For fucks sake. This will do wonders for video tutorials and won't backfire in any way due to the content being outdated /s
Wow, your algorithm shows the exact same videos that mine does. I've never seen that before. Every time I check out someone else's YouTube, their homepage is completely different from mine.
I've been using https://freetubeapp.io/ client for a few months and am extremely happy with it. It allows me to subscribe to channels without requiring an account, it has a nice UI that doesn't shove videos I don't care about in my face, no ads, can download videos, and it's in general a way better experience. Haven't used web YT in ages.
Side note:
I like to do a semi-anual audit of the information sources I use, and last year I removed the infographics channel from my feed. It turns out it's a content farm that puts quantity over quality. Some of their videos may actually be good, but they don't have the fact checking safeguards that more reliable channels like kurzgesagt does.
You'll notice Kurzgesagt has several videos that delve into how they do their research, and how the funds they receive from individuals, governments, and corporations affect their videos. Check to see if any of your channels have a "how we make our content" page. If they don't, it's for a reason.
Also, be wary of channels that use the kurzgesagt visual style, or an aesthetic that is similar to a notably trusted source. I've noticed a lot of false info that has an easier time being passed off as good due to using animation that we might associate with quality educational content.
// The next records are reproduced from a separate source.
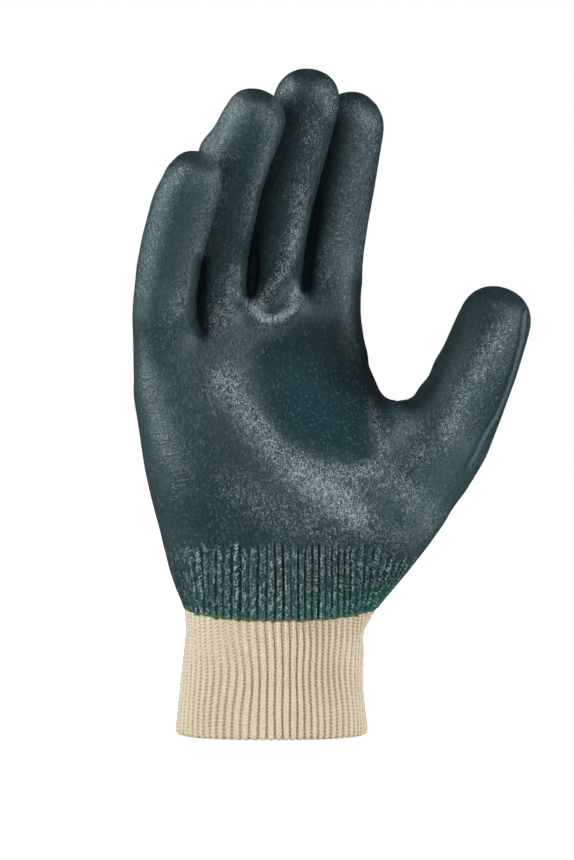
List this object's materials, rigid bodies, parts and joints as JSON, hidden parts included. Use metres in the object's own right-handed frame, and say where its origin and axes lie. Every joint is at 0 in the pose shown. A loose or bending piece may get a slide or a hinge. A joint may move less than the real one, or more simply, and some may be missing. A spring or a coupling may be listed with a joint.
{
  "type": "pvc coated glove",
  "caption": "Right-hand work glove, fully PVC coated with a sandy grip finish over a ribbed wrist, on a bare rib-knit cuff, in the form of a relaxed open hand.",
  "frame": {"origin": "the middle of the wrist opening, in the plane of the cuff's hem", "axes": "+Z from the wrist to the fingertips, -Y the palm's side, +X the thumb's side"},
  "size_m": [0.1571, 0.0932, 0.2639],
  "materials": {
    "pvc_coat": "dark teal-green PVC with a sandy, lightly sparkling surface",
    "cotton_knit": "undyed cream cotton rib knit"
  },
  "bodies": {
    "root": {"palm": "pvc_coat", "little_finger": "pvc_coat", "ring_finger": "pvc_coat", "middle_finger": "pvc_coat", "index_finger": "pvc_coat", "thumb": "pvc_coat", "knit_wrist": "cotton_knit"}
  },
  "joints": []
}
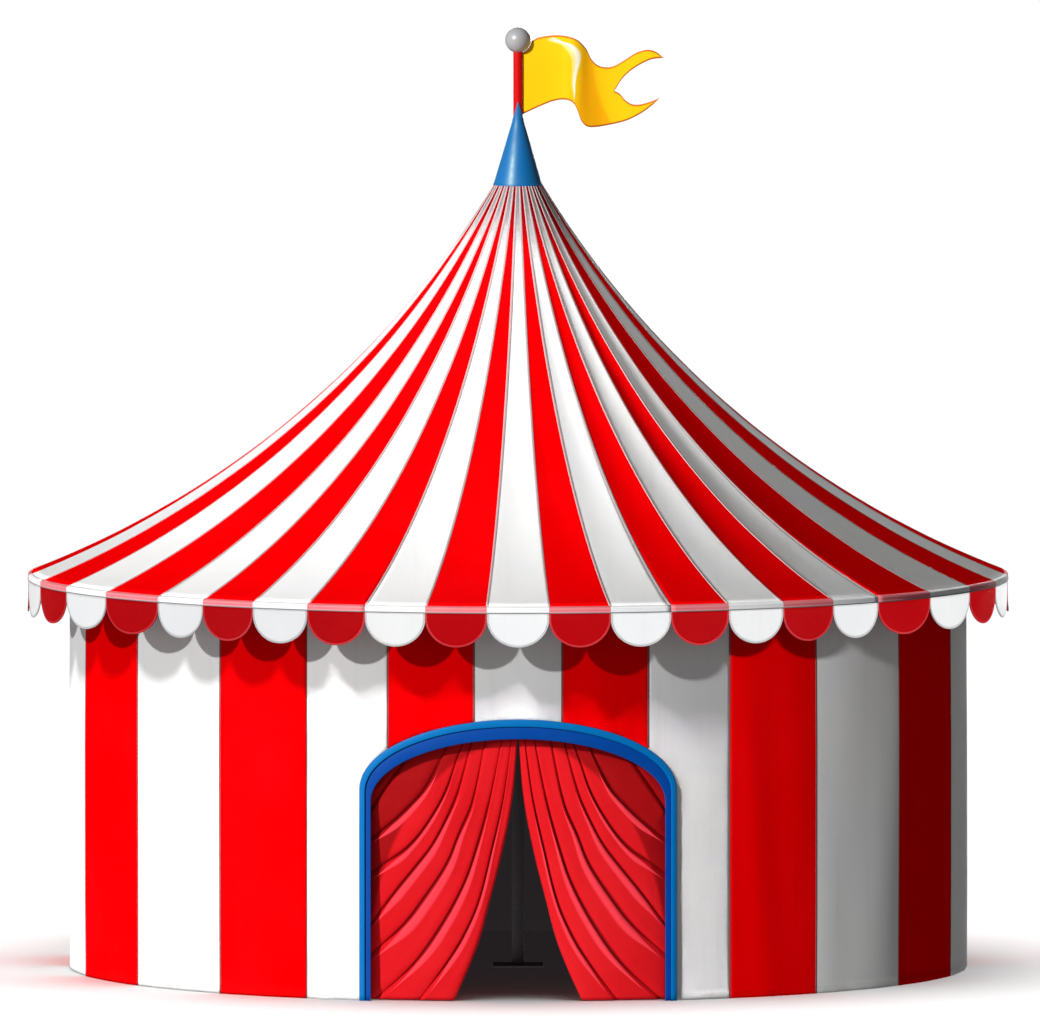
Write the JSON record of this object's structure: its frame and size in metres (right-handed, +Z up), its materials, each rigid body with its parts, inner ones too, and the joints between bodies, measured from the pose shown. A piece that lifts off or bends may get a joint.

It's because users are less likely to watch old videos. They do this on TikTok. You'll see videos that are years old on your feed because they have a lack of new content. You watch the new videos and then move on with your day. Now you're getting shown more videos and more likely to stay.
Joke's on them, I got used to my homepage being "fuck you for disabling search history" for years
Well... One more reason to ditch YouTube. As always: Reminder PeerTube exists.
I know the network effect is powerful, but YouTube won't lose until people are fed up enough to not use it.
I watched a creator having a meltdown today, because his views stats weren't seeming correct, nor his monetary compensation.